No Haiti, onde a vulnerabilidade climática, a violência desenfreada das gangues e a crise de fome tornaram a vida de muitos cidadãos um “pesadelo”, trabalhamos, juntamente com o Banco Mundial e o governo, para fornecer uma fonte de energia limpa e confiável aos hospitais de todo o país. Esse trabalho é particularmente importante quando se considera que menos da metade da população do Haiti tem acesso à eletricidade, e sabemos que as intervenções de saúde, quando realizadas de forma sensível ao conflito, podem contribuir para sociedades pacíficas.

No Sudão do Sul, o conflito em andamento, a crise climática e uma seca devastadora significam que dois terços da população – mais de 7,7 milhões de pessoas – estão enfrentando níveis de fome de crise ou piores. Nesse caso, temos trabalhado com parceiros como a União Europeia (UE) e o Banco Mundial para melhorar a segurança alimentar e aumentar a resiliência.
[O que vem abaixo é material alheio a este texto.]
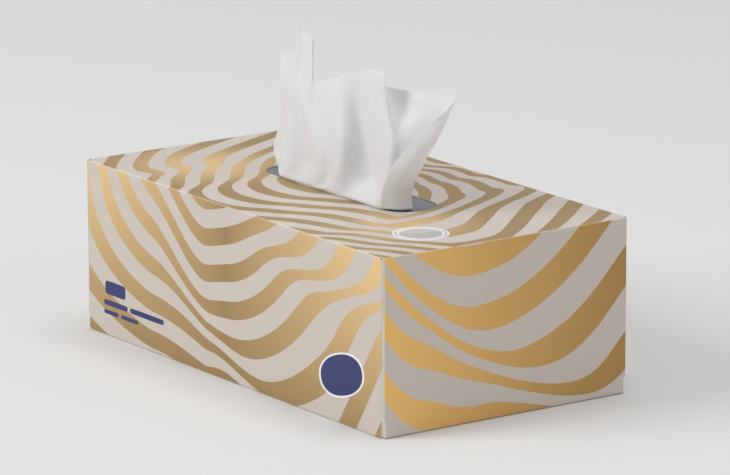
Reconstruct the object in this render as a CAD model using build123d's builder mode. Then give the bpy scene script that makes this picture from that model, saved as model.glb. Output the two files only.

Para apoiar o comércio, trabalhamos com a UE na construção de mercados e mais de 170 quilômetros de estradas de acesso. Construídas com materiais locais, as estradas ajudaram os agricultores de áreas remotas a se conectarem aos centros de mercado, beneficiando as empresas locais e aumentando a sensação de segurança na área.

A conclusão é que um futuro melhor para as pessoas e para o planeta exige uma ação climática que não deixe ninguém para trás. Para as pessoas em contextos frágeis e afetados por conflitos, essa ação precisa ser ainda mais rápida. Em um momento de crises cada vez maiores em todo o mundo, vamos priorizar a ação climática que promova a paz.